━━━ INPUT FOR THIS TASK ━━━

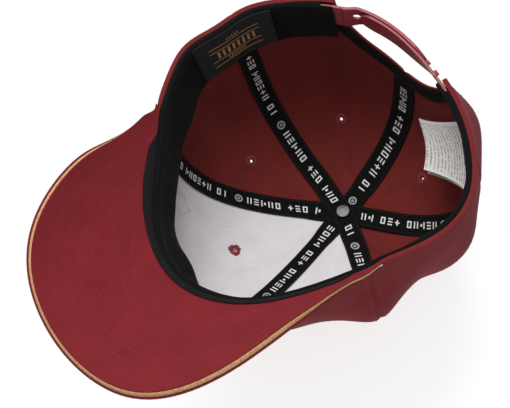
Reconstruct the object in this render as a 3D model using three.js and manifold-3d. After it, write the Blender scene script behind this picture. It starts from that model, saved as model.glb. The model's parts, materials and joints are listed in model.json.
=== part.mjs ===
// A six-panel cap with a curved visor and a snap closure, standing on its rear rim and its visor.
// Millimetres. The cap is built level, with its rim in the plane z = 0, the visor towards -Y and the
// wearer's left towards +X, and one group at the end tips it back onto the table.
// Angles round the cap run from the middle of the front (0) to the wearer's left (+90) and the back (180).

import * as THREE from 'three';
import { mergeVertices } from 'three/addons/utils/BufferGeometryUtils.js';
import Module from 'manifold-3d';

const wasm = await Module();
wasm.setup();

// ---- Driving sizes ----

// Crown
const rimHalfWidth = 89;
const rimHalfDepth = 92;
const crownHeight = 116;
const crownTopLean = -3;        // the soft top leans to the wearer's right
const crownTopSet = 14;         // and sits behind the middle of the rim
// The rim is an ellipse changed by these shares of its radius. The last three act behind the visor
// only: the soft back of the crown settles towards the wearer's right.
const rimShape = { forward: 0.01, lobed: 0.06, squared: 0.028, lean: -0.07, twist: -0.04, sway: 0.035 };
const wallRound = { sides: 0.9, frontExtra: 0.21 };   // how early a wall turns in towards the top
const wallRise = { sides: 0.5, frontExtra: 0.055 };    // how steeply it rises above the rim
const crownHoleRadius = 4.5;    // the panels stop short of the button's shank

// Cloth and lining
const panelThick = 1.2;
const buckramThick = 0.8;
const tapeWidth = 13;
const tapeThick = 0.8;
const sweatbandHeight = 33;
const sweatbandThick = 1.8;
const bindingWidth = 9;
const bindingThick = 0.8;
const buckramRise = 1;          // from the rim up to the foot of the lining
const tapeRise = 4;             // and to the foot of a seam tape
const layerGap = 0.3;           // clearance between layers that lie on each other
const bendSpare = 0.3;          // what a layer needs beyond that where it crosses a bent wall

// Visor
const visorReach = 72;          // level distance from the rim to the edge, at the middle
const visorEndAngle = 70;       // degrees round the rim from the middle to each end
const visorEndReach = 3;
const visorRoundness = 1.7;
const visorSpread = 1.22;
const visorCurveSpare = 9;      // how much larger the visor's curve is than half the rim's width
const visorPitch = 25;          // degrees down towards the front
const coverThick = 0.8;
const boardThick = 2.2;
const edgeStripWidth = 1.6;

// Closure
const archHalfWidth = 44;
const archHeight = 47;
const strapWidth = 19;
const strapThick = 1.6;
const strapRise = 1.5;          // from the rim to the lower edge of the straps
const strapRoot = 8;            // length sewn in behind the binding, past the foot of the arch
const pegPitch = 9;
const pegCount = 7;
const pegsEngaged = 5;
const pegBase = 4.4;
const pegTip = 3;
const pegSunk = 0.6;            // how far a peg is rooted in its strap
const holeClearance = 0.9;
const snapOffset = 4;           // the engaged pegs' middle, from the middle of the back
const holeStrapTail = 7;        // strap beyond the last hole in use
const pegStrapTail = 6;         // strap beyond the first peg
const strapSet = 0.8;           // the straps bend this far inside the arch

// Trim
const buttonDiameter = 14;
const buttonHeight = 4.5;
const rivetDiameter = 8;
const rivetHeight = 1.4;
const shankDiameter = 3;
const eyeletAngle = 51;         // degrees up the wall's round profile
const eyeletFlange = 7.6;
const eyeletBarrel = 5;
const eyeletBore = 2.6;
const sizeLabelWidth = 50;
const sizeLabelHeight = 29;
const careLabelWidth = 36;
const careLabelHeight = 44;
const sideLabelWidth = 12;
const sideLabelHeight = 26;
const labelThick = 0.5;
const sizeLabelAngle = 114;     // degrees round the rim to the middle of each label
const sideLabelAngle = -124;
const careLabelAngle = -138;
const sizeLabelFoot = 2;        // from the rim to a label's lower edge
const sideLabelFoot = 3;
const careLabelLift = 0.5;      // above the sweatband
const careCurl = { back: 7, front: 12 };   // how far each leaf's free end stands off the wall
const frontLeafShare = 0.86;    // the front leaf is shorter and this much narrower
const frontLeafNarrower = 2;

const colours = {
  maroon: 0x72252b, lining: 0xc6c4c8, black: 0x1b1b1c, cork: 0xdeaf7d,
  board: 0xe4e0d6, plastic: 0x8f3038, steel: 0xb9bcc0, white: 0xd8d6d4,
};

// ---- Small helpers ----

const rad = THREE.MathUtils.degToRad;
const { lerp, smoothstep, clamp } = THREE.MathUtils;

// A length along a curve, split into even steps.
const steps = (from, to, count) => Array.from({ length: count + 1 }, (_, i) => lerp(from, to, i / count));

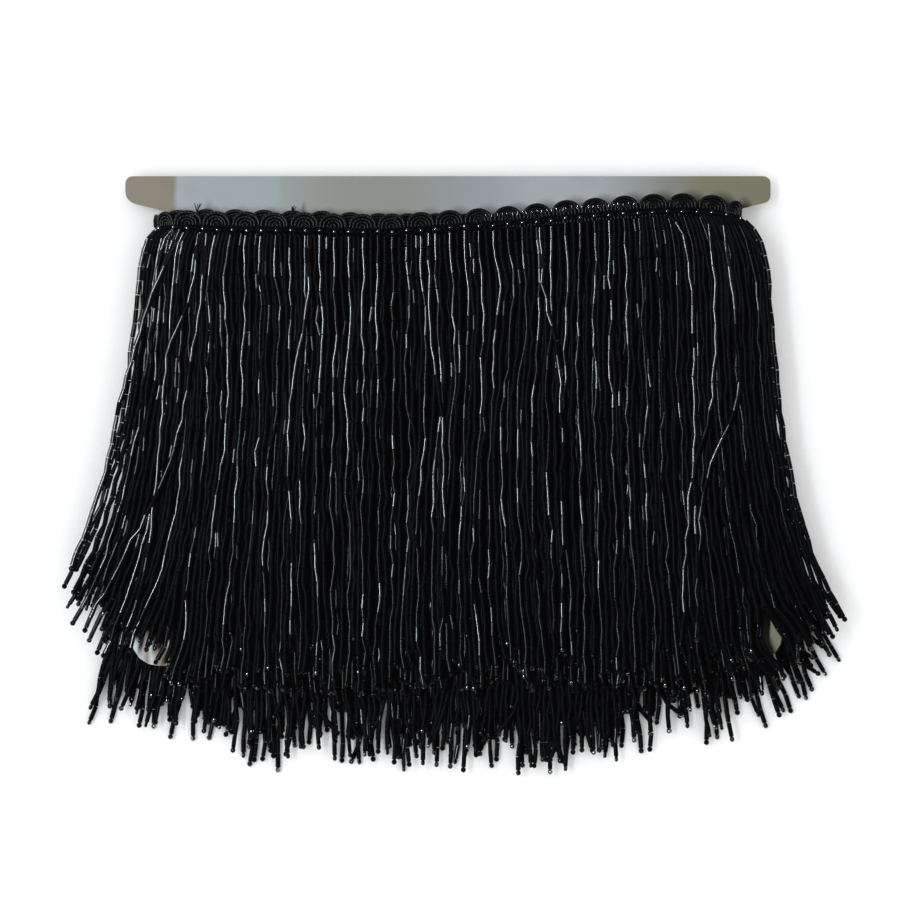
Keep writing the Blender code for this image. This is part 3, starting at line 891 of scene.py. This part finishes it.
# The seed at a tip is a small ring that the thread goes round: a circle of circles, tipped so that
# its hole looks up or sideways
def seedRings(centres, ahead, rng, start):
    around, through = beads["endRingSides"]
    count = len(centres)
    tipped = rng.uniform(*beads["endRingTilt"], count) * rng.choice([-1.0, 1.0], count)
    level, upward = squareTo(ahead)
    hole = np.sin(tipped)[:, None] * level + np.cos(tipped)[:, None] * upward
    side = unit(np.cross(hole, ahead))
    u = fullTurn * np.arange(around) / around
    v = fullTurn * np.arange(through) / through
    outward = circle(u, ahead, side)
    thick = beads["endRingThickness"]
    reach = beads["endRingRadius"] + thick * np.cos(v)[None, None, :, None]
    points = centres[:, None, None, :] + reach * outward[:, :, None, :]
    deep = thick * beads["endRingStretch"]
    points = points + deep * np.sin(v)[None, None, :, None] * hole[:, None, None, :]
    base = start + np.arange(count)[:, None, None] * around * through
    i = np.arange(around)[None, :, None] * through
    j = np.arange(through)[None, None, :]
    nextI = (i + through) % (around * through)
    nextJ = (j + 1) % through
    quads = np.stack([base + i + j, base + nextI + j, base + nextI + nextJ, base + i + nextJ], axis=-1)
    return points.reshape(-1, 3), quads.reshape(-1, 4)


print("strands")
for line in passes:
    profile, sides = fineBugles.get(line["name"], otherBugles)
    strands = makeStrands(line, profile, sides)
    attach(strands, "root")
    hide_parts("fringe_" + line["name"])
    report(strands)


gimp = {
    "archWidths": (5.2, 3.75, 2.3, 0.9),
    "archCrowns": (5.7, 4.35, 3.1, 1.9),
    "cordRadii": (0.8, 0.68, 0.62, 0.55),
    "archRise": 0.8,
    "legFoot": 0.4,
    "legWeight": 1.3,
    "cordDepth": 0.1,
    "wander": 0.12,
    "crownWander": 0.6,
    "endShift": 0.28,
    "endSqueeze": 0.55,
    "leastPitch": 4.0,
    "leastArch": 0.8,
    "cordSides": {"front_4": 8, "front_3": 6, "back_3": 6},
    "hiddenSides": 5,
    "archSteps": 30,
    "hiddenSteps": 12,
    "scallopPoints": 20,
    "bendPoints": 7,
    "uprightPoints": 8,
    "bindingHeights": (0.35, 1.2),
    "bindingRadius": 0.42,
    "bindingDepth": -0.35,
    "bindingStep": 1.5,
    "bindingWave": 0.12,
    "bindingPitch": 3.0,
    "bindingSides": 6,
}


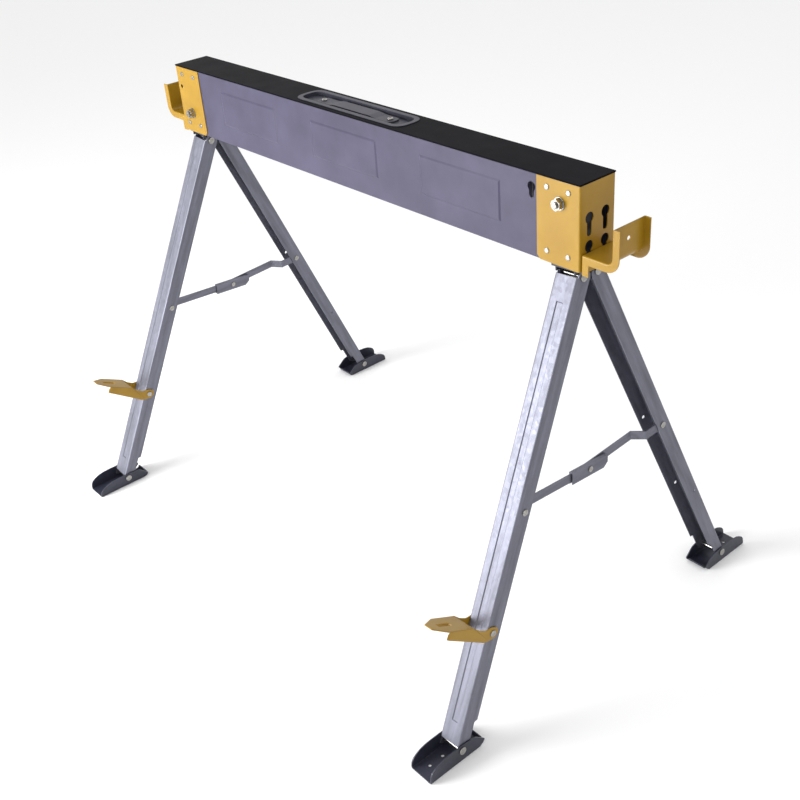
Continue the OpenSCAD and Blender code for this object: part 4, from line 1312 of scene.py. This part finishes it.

━━━

#### EXERCISE DIRECTIONS
Exactly repeat the lines running from the top of the listing to the line bearing "---- Driving sizes", both of those lines included, and only them.

#### FINAL RESULT
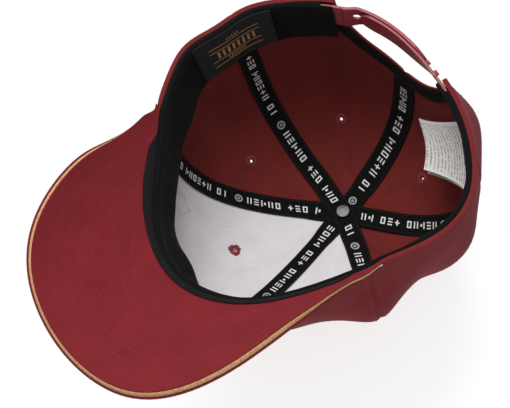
Reconstruct the object in this render as a 3D model using three.js and manifold-3d. After it, write the Blender scene script behind this picture. It starts from that model, saved as model.glb. The model's parts, materials and joints are listed in model.json.
=== part.mjs ===
// A six-panel cap with a curved visor and a snap closure, standing on its rear rim and its visor.
// Millimetres. The cap is built level, with its rim in the plane z = 0, the visor towards -Y and the
// wearer's left towards +X, and one group at the end tips it back onto the table.
// Angles round the cap run from the middle of the front (0) to the wearer's left (+90) and the back (180).

import * as THREE from 'three';
import { mergeVertices } from 'three/addons/utils/BufferGeometryUtils.js';
import Module from 'manifold-3d';

const wasm = await Module();
wasm.setup();

// ---- Driving sizes ----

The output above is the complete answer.